» STORED ROWS:

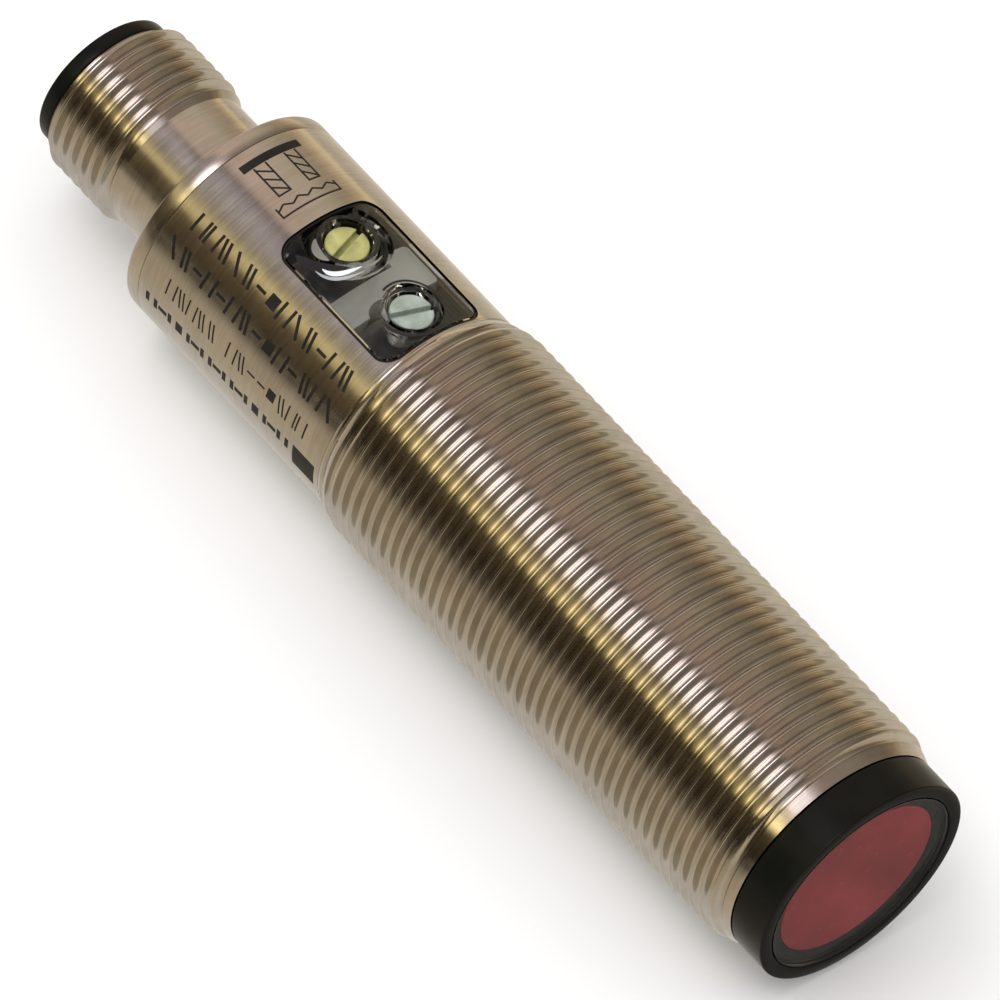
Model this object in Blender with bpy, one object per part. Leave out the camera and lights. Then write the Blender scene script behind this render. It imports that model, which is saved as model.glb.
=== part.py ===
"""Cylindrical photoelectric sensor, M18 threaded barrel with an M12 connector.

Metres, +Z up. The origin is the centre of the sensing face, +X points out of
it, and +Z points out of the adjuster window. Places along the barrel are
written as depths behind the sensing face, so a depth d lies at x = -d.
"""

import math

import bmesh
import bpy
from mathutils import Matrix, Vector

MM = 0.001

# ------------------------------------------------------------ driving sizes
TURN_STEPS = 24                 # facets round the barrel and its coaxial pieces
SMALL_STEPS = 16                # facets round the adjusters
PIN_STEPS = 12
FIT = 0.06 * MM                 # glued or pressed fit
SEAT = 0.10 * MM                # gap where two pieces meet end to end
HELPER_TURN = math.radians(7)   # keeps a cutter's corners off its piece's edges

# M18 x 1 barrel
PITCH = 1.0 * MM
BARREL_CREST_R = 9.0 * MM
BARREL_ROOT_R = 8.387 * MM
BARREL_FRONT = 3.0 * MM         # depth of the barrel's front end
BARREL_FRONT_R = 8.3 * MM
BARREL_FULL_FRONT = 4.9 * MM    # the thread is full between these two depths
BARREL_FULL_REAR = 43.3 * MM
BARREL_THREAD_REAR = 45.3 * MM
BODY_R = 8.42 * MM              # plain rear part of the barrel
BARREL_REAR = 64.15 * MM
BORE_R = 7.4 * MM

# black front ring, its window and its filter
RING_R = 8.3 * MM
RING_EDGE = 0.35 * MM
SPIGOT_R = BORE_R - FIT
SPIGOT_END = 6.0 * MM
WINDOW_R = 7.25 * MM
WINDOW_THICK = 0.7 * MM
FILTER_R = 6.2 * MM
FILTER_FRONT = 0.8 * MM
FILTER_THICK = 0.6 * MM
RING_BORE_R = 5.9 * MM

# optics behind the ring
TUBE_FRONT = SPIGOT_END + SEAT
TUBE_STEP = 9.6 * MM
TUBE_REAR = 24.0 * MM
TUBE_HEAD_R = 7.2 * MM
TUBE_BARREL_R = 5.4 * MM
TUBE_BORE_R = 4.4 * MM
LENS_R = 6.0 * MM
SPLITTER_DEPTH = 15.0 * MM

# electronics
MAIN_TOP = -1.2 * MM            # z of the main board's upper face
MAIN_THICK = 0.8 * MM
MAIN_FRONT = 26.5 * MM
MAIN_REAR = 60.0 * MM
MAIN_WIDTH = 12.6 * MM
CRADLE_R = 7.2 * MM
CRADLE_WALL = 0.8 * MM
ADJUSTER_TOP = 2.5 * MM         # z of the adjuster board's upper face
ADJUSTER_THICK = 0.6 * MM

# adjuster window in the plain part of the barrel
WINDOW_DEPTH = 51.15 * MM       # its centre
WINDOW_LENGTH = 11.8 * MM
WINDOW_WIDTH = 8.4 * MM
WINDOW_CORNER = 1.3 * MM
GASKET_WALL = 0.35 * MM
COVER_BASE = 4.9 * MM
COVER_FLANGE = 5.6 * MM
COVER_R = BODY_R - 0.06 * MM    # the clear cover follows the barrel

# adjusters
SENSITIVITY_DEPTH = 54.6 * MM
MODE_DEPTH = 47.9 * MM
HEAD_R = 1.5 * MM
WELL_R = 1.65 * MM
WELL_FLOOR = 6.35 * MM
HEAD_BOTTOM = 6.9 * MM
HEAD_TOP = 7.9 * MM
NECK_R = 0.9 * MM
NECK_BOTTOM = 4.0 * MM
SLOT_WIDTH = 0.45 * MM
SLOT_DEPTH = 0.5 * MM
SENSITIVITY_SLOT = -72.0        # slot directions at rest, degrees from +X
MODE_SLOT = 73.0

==

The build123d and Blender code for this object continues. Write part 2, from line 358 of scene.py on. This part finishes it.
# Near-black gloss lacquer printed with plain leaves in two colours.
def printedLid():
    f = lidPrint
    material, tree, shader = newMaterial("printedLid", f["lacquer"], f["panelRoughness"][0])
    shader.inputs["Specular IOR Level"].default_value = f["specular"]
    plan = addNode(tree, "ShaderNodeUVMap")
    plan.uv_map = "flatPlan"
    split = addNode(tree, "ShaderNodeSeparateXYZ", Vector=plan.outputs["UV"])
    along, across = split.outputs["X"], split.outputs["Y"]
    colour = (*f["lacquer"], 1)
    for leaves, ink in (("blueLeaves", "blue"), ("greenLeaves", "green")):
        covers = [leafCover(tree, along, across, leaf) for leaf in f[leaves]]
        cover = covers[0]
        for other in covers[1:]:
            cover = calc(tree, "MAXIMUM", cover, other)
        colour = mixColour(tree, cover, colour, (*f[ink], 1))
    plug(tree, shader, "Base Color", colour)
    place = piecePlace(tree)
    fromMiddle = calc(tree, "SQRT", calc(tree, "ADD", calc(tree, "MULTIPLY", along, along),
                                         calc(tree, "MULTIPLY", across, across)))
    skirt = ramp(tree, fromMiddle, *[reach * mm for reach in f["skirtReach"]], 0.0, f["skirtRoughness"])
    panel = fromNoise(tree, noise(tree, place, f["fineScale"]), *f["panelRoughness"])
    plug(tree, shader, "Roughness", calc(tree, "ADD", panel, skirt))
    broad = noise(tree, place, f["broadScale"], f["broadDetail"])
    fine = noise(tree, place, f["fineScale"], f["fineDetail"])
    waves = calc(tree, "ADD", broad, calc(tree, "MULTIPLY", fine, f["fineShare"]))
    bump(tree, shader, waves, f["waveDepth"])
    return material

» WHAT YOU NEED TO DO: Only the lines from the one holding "Model this object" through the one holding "an M12 connector." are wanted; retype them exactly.

» FULL SOLUTION:
Model this object in Blender with bpy, one object per part. Leave out the camera and lights. Then write the Blender scene script behind this render. It imports that model, which is saved as model.glb.
=== part.py ===
"""Cylindrical photoelectric sensor, M18 threaded barrel with an M12 connector.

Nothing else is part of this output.